## Data shown
+--
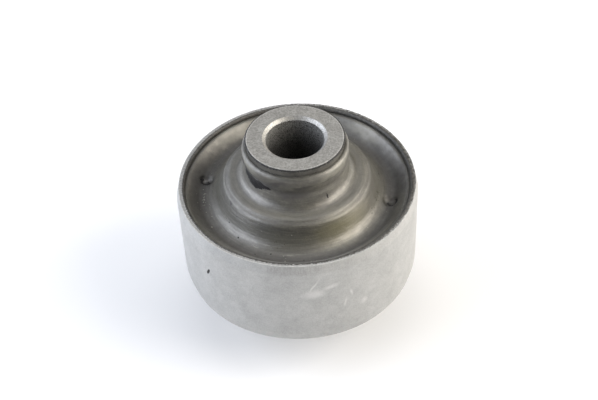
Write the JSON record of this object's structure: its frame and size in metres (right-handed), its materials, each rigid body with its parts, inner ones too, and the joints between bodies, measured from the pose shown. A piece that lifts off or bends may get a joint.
+--
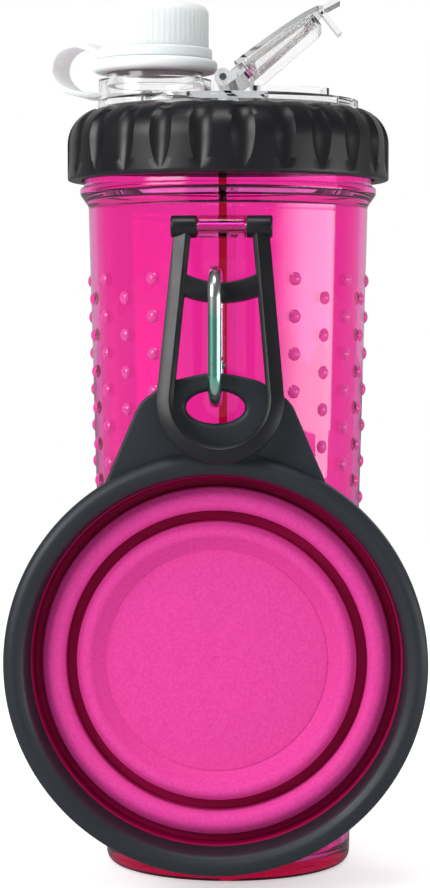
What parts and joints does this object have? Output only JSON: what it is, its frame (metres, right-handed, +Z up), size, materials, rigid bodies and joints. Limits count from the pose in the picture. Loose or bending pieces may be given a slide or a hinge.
+--
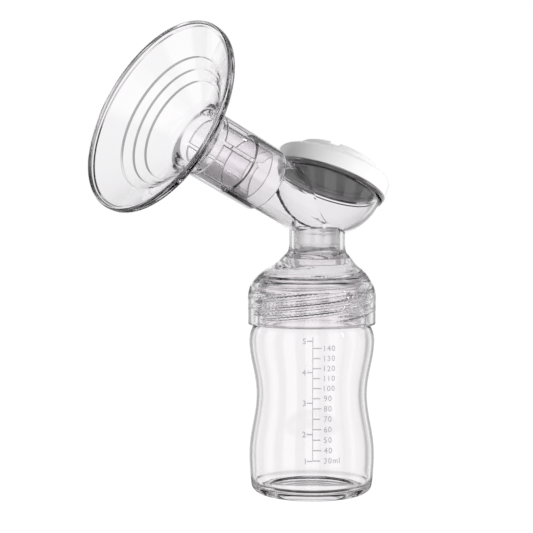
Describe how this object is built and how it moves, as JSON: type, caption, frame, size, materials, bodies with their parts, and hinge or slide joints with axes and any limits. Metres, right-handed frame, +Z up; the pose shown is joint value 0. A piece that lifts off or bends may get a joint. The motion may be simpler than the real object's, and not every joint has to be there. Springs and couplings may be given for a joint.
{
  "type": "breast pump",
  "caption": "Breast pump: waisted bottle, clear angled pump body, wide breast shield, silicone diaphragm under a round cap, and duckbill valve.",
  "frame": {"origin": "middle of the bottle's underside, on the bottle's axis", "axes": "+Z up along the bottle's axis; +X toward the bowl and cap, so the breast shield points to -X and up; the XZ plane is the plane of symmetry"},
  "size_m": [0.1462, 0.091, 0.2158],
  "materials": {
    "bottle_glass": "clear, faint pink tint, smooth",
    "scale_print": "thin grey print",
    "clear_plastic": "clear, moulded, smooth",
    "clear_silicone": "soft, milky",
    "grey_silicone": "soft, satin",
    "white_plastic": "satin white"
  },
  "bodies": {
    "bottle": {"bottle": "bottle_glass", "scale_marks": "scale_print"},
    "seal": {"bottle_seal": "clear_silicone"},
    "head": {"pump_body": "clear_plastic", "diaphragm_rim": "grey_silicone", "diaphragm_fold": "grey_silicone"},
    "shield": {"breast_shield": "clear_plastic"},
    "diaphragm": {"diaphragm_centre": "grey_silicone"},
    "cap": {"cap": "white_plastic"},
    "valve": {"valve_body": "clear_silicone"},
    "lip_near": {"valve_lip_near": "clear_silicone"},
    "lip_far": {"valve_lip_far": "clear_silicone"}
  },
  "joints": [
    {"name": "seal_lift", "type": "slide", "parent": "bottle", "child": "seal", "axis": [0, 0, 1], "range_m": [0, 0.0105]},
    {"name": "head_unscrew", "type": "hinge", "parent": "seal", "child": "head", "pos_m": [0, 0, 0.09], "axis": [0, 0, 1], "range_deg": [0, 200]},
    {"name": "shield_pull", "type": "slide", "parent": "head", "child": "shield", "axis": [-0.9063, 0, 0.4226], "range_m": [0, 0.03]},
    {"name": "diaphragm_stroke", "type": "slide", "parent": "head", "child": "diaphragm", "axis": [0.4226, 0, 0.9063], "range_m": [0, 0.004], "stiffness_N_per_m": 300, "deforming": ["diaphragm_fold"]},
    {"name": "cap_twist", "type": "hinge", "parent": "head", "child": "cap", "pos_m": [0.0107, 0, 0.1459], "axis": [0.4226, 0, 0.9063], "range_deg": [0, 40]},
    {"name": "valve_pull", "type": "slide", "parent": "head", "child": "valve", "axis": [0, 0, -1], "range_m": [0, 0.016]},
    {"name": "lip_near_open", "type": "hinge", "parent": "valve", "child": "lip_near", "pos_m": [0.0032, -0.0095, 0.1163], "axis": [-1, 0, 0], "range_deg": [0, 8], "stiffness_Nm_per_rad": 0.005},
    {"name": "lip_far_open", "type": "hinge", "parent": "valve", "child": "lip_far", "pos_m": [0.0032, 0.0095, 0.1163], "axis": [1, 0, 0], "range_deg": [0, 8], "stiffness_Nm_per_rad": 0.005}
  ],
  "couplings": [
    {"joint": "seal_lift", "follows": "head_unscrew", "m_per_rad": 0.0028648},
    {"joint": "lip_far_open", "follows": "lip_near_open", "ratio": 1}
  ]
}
+--
## Problem to work on
Reply with nothing but a number: how many lines of the entries above contain the string "rigid"?

## Answer to the task
2